Investment Strategies and Tools
Cryptocurrency Trading
Cryptocurrency traders often employ a range of strategies, including day trading, swing trading, and long-term holding (HODLing). Technical analysis, involving the study of price charts and indicators, is a popular method due to the relatively limited availability of fundamental data. Automated trading bots and algorithms are also prevalent, enabling traders to execute strategies with precision and speed.
Traditional Stock Trading
Stock traders have access to a wealth of fundamental and technical analysis tools. Fundamental analysis, which involves evaluating a company’s financial health, management team, and competitive position, is a cornerstone of long-term investing. Technical analysis is also widely used for short-term trading. Additionally, investors can diversify their portfolios through various instruments like mutual funds, exchange-traded funds (ETFs), options, and futures.
Conclusion
The choice between cryptocurrency trading and traditional stock trading ultimately depends on an individual’s risk tolerance, investment goals, and market outlook. Cryptocurrency trading offers unparalleled market access and the potential for high returns, but it comes with significant volatility and regulatory uncertainty. On the other hand, traditional stock trading provides a more stable and regulated environment, with ample liquidity and a range of investment tools.

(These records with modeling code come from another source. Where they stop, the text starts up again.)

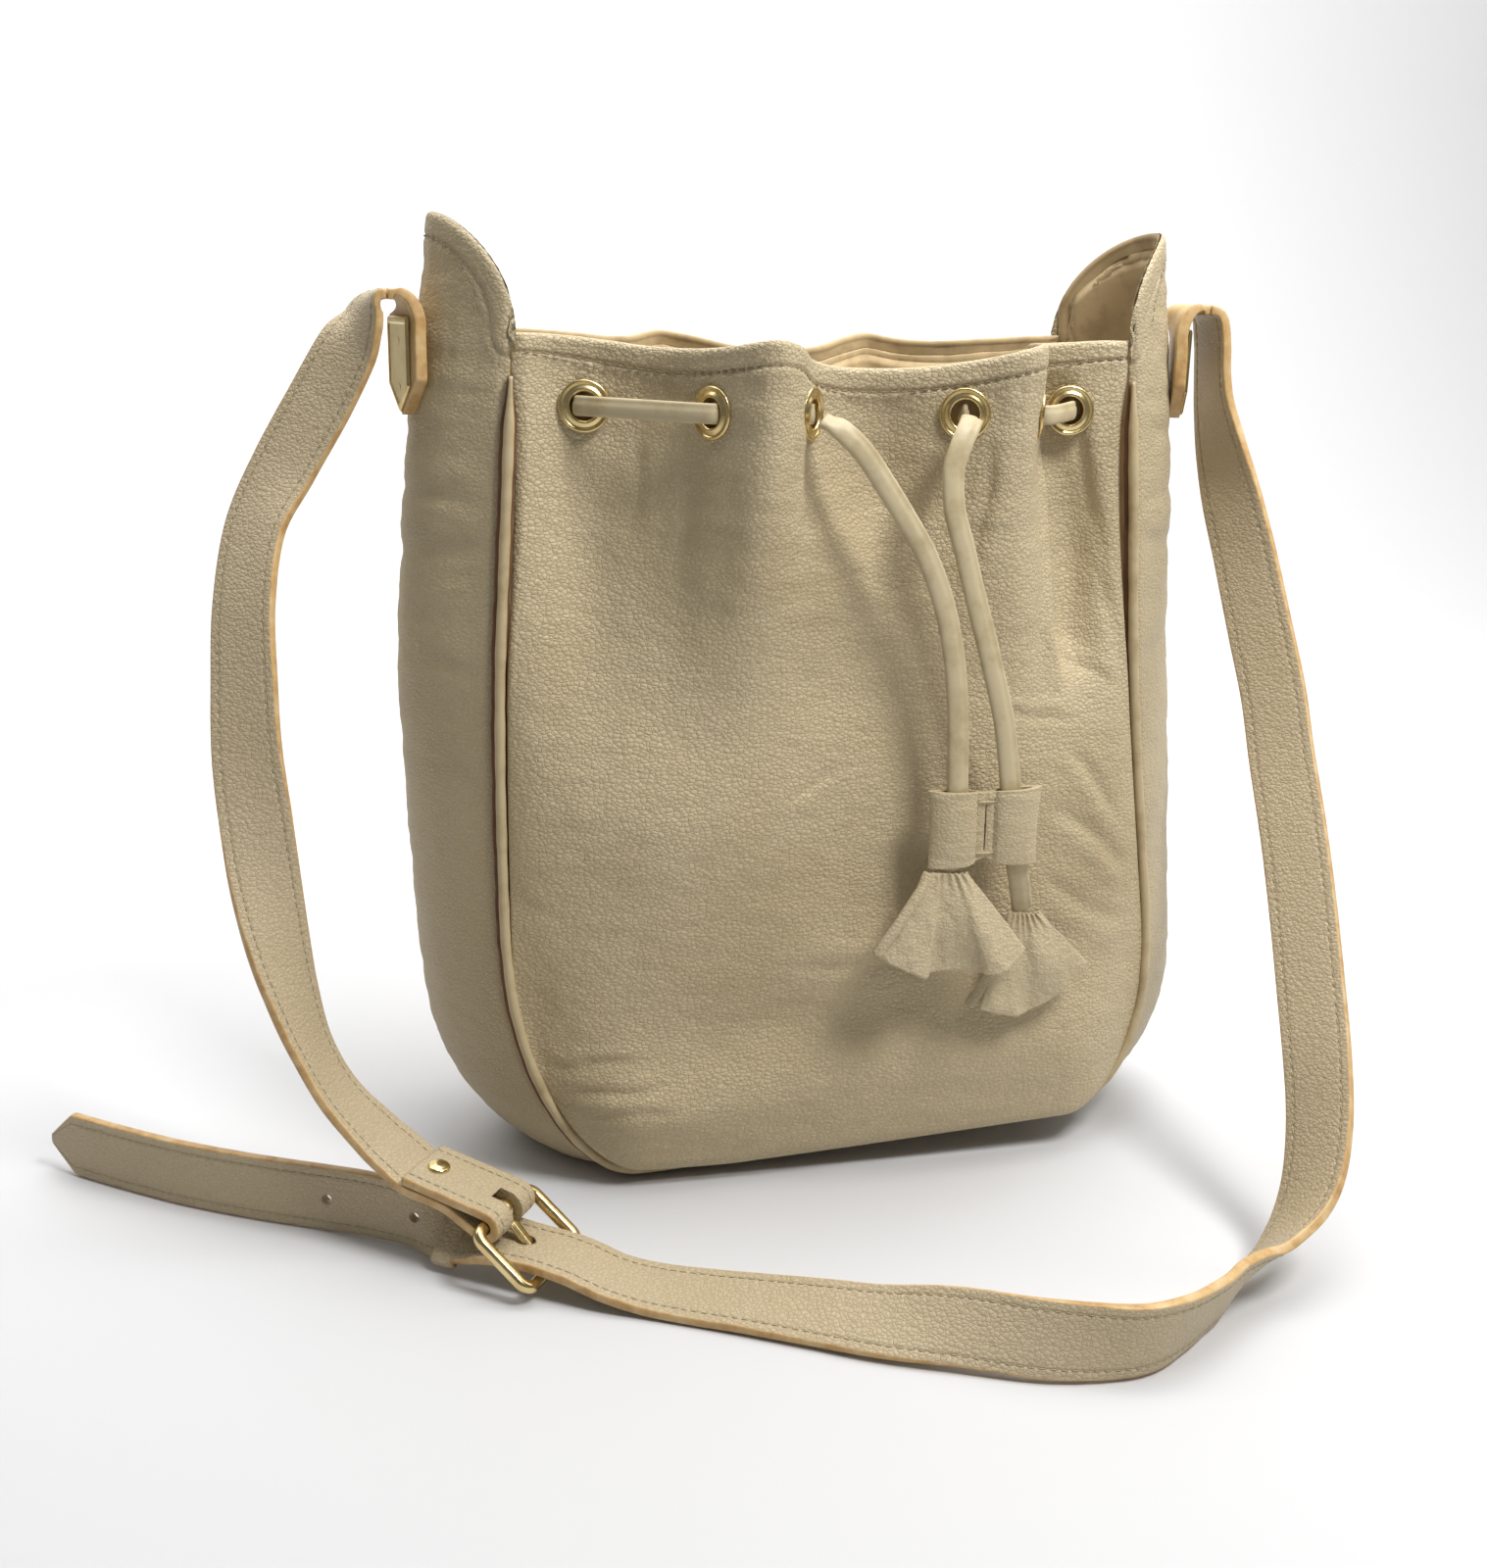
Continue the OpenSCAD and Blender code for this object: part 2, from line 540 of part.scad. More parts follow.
// Flat strap with square edges: stations hold a place, a direction across and a width
module ribbon(stations, count, thick) {
    places = [for (s = stations) s[0]];
    across = [for (s = stations) s[1]];
    widths = [for (s = stations) s[2]];
    rings = [for (i = [0 : count])
        let(s = i / count, e = 0.002, tangent = unit(along(places, s + e) - along(places, s - e)),
            w0 = along(across, s), w = unit(w0 - tangent * (w0 * tangent)),
            n = cross(tangent, w), half = along(widths, s) / 2, p = along(places, s))
        [p - w * half - n * thick / 2, p + w * half - n * thick / 2,
         p + w * half + n * thick / 2, p - w * half + n * thick / 2]];
    pts = [for (r = rings) for (p = r) p];
    walls = [for (i = [0 : count - 1]) for (k = [0 : 3])
        let(a = i * 4 + k, b = i * 4 + (k + 1) % 4) each [[a, b, b + 4], [a, b + 4, a + 4]]];
    polyhedron(points = pts, faces = concat(walls, [[3, 2, 1, 0]],
        [[count * 4, count * 4 + 1, count * 4 + 2, count * 4 + 3]]));
}

function wide(run, w) = [for (s = run) [s[0], s[1], w]];

module strap_tab() {
    run = [for (k = [0 : len(tab_run) - 1])
        [tab_run[k][0], tab_run[k][1], k < len(tab_tip_widths) ? tab_tip_widths[k] : strap_w]];
    color(tan) ribbon(run, 40, tab_t);
}

module strap_tab_left() {
    strap_tab();
}

module strap_tab_right() {
    mirror([1, 0, 0]) strap_tab();
}

// Pointed plate on the outer face of a strap end, its face towards +Z
module plate_shape() {
    w = plate_size[0] / 2;
    h = plate_size[1] / 2;
    polygon([[-h, -w], [h - plate_point, -w], [h, 0], [h - plate_point, w], [-h, w]]);
}

module plate_frame() {
    translate(plate_mid) rotate([0, 0, plate_turn]) rotate([0, 90, 180]) children();
}

module plate() {
    color(gold) plate_frame() translate([0, 0, 0.15]) difference() {
        linear_extrude(plate_size[2]) plate_shape();
        for (z = plate_rivet_z) translate([-z, 0, -1]) cylinder(r = rivet_r + 0.1, h = 5, $fn = 32);
    }
}

module plate_left() {
    plate();
}

module plate_right() {
    mirror([1, 0, 0]) plate();
}

module plate_rivets() {
    color(gold) plate_frame() for (z = plate_rivet_z) translate([-z, 0, 0.2]) {
        cylinder(r = rivet_r, h = plate_size[2] - 0.3, $fn = 32);
    }
}

module plate_rivets_left() {
    plate_rivets();
}

module plate_rivets_right() {
    mirror([1, 0, 0]) plate_rivets();
}

// The short strap turns round the hinge bar and is riveted back on itself
function fold_point(a, reach) = hinge_at + up_dir * fold_r * sin(a) - fold_dir * fold_r * cos(a)
    + fold_dir * reach;
function upper_point(reach) = fold_point(90, reach);

module strap_short() {
    lower = [for (r = fold_rise) [fold_point(-90, r[0]) + up_dir * r[1], bar_dir]];
    turn = [for (a = [-68 : 22.5 : 68]) [fold_point(a, 0), bar_dir]];
    upper = [for (r = [1, 8, 16, 24, fold_len]) [upper_point(r), bar_dir]];
    run = concat(short_run, lower, turn, upper);
    color(cream) difference() {
        ribbon(wide(run, strap_w), 96, strap_t);
        slot_cut();
    }
}

module buckle_space() {
    multmatrix([[frame_dir[0], bar_dir[0], frame_up[0], hinge_at[0]],
        [frame_dir[1], bar_dir[1], frame_up[1], hinge_at[1]],
        [frame_dir[2], bar_dir[2], frame_up[2], hinge_at[2]], [0, 0, 0, 1]]) children();
}

module slot_cut() {
    buckle_space() translate([4, 0, 0]) cube([20, slot_w, 20], center = true);
}

module strap_long() {
    run = concat(wide(long_run, strap_w), [[tail_tip, [0, 0, 1], 3]]);
    color(cream) difference() {
        ribbon(run, 150, strap_t);
        buckle_space() rotate([0, prong_slope, 0]) translate([prong_hole_x, 0, 0])
            rotate([0, 90, 0]) cylinder(r = 3.2, h = 16, center = true, $fn = 32);
        for (p = spare_holes) at(p, spare_hole_dir)
            cylinder(r = strap_hole_r, h = 12, center = true, $fn = 32);
    }
}

module strap_keeper() {
    t = keeper_run;
    w = unit(keeper_up - t * (t * keeper_up));
    n = cross(t, w);
    color(cream)
        multmatrix([[t[0], n[0], w[0], keeper_at[0]], [t[1], n[1], w[1], keeper_at[1]],
            [t[2], n[2], w[2], keeper_at[2]], [0, 0, 0, 1]])
        difference() {
            cube(keeper_size, center = true);
            cube(keeper_hole, center = true);
        }
}

// Domed rivet through the folded-back end
module buckle_rivet() {
    top = strap_t / 2;
    color(gold) at(upper_point(rivet_reach) + up_dir * top, up_dir) rotate_extrude($fn = 48)
        polygon([[0, -top], [rivet_r, -top], [rivet_r, 0.2], [dome_r, 0.2], [dome_r, 0.6],
            [dome_r - 0.8, 1.5], [dome_r - 2.2, 2.1], [0, 2.3]]);
}

// Rectangular wire frame hinged in the fold of the short strap
module buckle_frame() {
    w = buckle_w / 2;
    r = buckle_corner_r;
    color(gold) buckle_space() {
        for (x = [0, buckle_l]) translate([x, 0, 0]) rotate([90, 0, 0])
            cylinder(r = wire_r, h = buckle_w - 2 * r, center = true, $fn = 32);
        for (s = [-1, 1]) translate([buckle_l / 2, s * w, 0]) rotate([0, 90, 0])
            cylinder(r = wire_r, h = buckle_l - 2 * r, center = true, $fn = 32);
        for (c = [[buckle_l - r, w - r, 0], [r, w - r, 90], [r, r - w, 180],
                [buckle_l - r, r - w, 270]])
            translate([c[0], c[1], 0]) rotate([0, 0, c[2]])
                rotate_extrude(angle = 90, $fn = 48) translate([r, 0]) circle(r = wire_r, $fn = 32);
    }
}

module buckle_prong() {
    color(gold) buckle_space() difference() {
        union() {
            rotate([90, 0, 0]) cylinder(r = wire_r + 2, h = prong_w, center = true, $fn = 32);
            rotate([0, prong_slope, 0]) translate([0, -prong_w / 2, -prong_t / 2])
                cube([buckle_l + 2, prong_w, prong_t]);
        }
        rotate([90, 0, 0]) cylinder(r = wire_r + 0.3, h = prong_w + 2, center = true, $fn = 32);
    }
}

front_panel();
back_panel();
gusset();
front_piping();
back_piping();
lining_front();
lining_back();
lining_gusset();
eyelets_front();
eyelets_back();
washers_front();
washers_back();
drawstring_mouth();
drawstring_tail_left();
drawstring_tail_right();
cord_slide();
slide_staples();
tassel_left();
tassel_right();
strap_tab_left();
strap_tab_right();
plate_left();
plate_right();
plate_rivets_left();
plate_rivets_right();
strap_short();
strap_long();
strap_keeper();
buckle_rivet();
buckle_frame();
buckle_prong();
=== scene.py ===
"""Looks of the drawstring bucket bag: leather body, trim, lace, tassels, strap and buckle."""

import math

import bmesh
import bpy
import numpy as np
from mathutils import Matrix, Vector, noise


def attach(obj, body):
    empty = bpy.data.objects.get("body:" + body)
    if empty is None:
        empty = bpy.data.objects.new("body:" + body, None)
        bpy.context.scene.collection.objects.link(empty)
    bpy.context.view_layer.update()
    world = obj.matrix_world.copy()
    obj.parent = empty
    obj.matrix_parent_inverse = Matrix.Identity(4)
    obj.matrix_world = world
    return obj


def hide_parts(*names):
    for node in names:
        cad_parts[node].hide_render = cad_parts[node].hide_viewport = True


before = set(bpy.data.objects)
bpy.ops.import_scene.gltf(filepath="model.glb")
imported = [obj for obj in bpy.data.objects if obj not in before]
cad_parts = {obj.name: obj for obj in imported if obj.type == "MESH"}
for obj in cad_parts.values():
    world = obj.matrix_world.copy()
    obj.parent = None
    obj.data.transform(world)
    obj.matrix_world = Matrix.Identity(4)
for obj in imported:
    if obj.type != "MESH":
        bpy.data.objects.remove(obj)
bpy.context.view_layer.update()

MM = 0.001

# ---------------------------------------------------------------- camera

CAMERA_PLACE = (-183.7, -660.1, 334.2)
CAMERA_HEADING = 13.83
CAMERA_PITCH = 15.72
CAMERA_ROLL = 1.23
CAMERA_SENSOR = 36
CAMERA_LENS = 40.5


def place_camera():
    data = bpy.data.cameras.new("camera")
    data.sensor_fit = "VERTICAL"
    data.sensor_height = CAMERA_SENSOR
    data.lens = CAMERA_LENS
    camera = bpy.data.objects.new("camera", data)
    bpy.context.scene.collection.objects.link(camera)
    heading = Matrix.Rotation(math.radians(-CAMERA_HEADING), 4, "Z")
    pitch = Matrix.Rotation(math.radians(90 - CAMERA_PITCH), 4, "X")
    roll = Matrix.Rotation(math.radians(CAMERA_ROLL), 4, "Z")
    camera.matrix_world = Matrix.Translation(Vector(CAMERA_PLACE) * MM) @ heading @ pitch @ roll
    bpy.context.scene.camera = camera


# ---------------------------------------------------------------- numbers of the bag, in mm

RIM_Z = 318
EAR_H = 40
EAR_Z = RIM_Z + EAR_H
# Half widths of the bag at its seams and at its side creases
SEAM_HALF_TOP = 115
SEAM_HALF_LOW = 128
CREASE_HALF_LOW = 158
CREASE_HALF_TOP = 140
SEAM_Y_LOW = 50
SEAM_Y_TOP = 37
BELLY = 22
BELLY_Z = 100
# How far the bag leans sideways, and how its bottom lifts off the floor towards the right
SLUMP = 16
SLUMP_TOP = 210
LEAN_FROM = 85
LEAN_WIDE = 215
LEAN_LIFT = 13
LEAN_TOP = 92
# How far the low part of a panel rolls out and hangs over its seam
ROLL_OUT = 9.0
ROLL_SAG = 3.2
# Width and height of the rounded low corners
SEAM_CORNER = (42, 85)
CREASE_CORNER = (45, 70)
SEAM_FLOOR = 3.2
CREASE_POWER = 1.8
EAR_POWER = 2.4
SIDE_ROWS = 14
CORNER_ROWS = 8
FLOOR_ROWS = 8
GUSSET_ROWS = 2 * (SIDE_ROWS + CORNER_ROWS) + FLOOR_ROWS
LEATHER_T = 1.6
LINING_T = 0.8
LINING_GAP = 1.7
LINING_STEP = 2.0
HEM_WIDTH = 11
HEM_STITCH = 8.5
PIPING_R = 1.9
PIPING_RINGS = 620
EYELET_Z = 293
EYELET_BORE_R = 5
EYELET_HOLE_R = 6.3
EYELET_FLANGE_R = 9.2
# Places of the lace inside, in and outside an eyelet, and the size of its tails
LACE_IN = -6
LACE_MID = -1
LACE_OUT = 4.6
LACE_W = 8.0
LACE_T = 3.6
STRAP_W = 25
STRAP_T = 3.4
STRAP_LINE = 3.4
TAB_T = 4.4
WIRE_R = 2.2
BUCKLE_W = 35
BUCKLE_L = 26

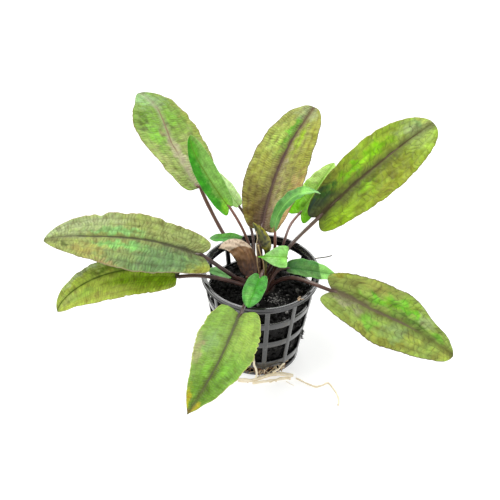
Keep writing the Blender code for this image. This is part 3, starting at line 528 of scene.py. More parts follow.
def unit(vectors):
    """Vectors scaled to a length of 1."""
    return vectors / np.maximum(np.linalg.norm(vectors, axis=-1, keepdims=True), 1e-12)


def smooth_step(value, low, high):
    """0 up to low, 1 from high and a smooth cubic between them."""
    share = np.clip((value - low) / (high - low), 0, 1)
    return share * share * (3 - 2 * share)


def mixed(first, second, weight):
    """Colours moved towards a second colour by a weight for each point."""
    return first + (second - first) * weight[..., None]


def round_axis(turn):
    """Ways out and along the wall at an angle round the pot's axis."""
    out = np.array((math.cos(turn), math.sin(turn), 0.0))
    return out, np.array((-out[1], out[0], 0.0))


# Meshes

def add_object(name, data):
    """New object that holds the data, linked to the scene."""
    item = bpy.data.objects.new(name, data)
    bpy.context.scene.collection.objects.link(item)
    return item


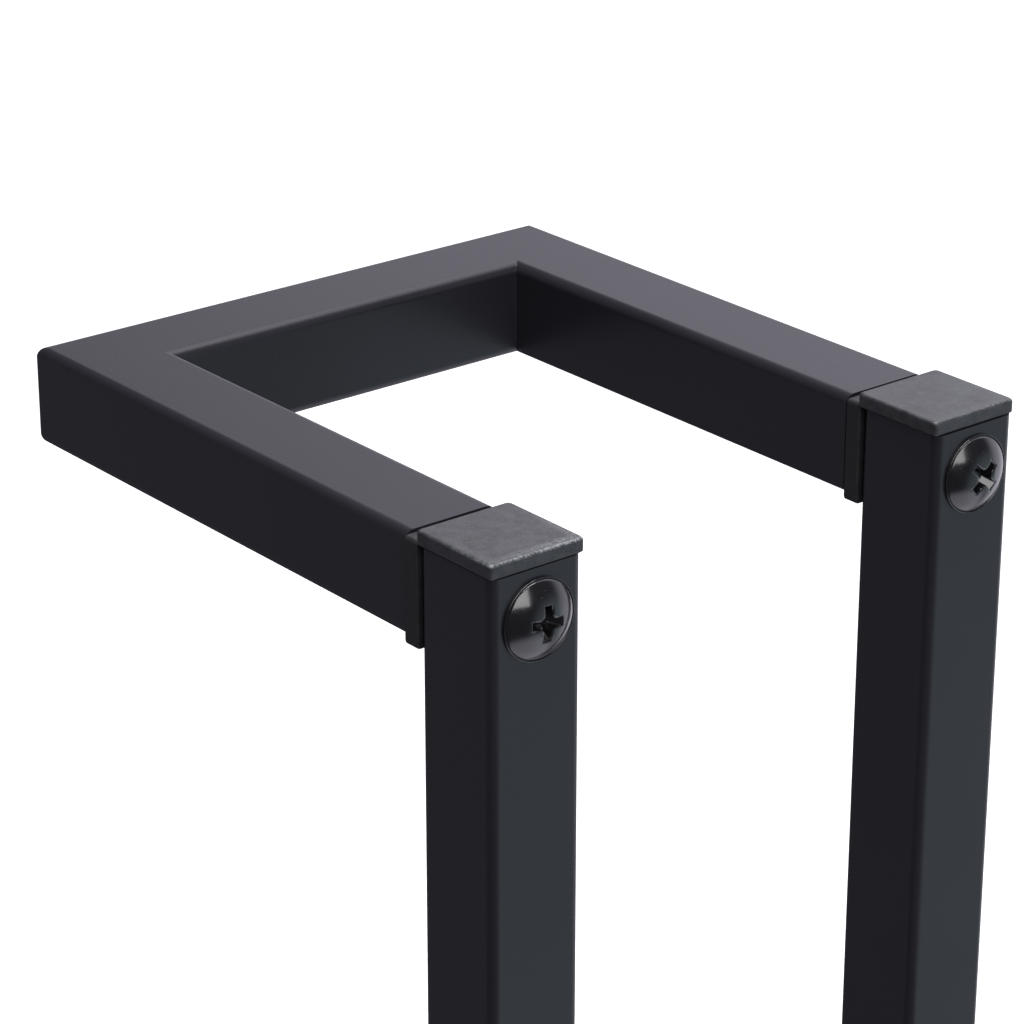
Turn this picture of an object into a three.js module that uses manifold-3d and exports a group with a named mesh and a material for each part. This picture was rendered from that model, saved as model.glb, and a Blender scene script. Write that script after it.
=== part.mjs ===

Investors may find value in diversifying their portfolios to include both asset classes, thereby balancing the high-risk, high-reward nature of cryptocurrencies with the stability and long-term growth potential of stocks. Regardless of the chosen path, it is crucial to conduct thorough research, employ sound risk management practices, and stay informed about market developments to navigate the complexities of both markets successfully.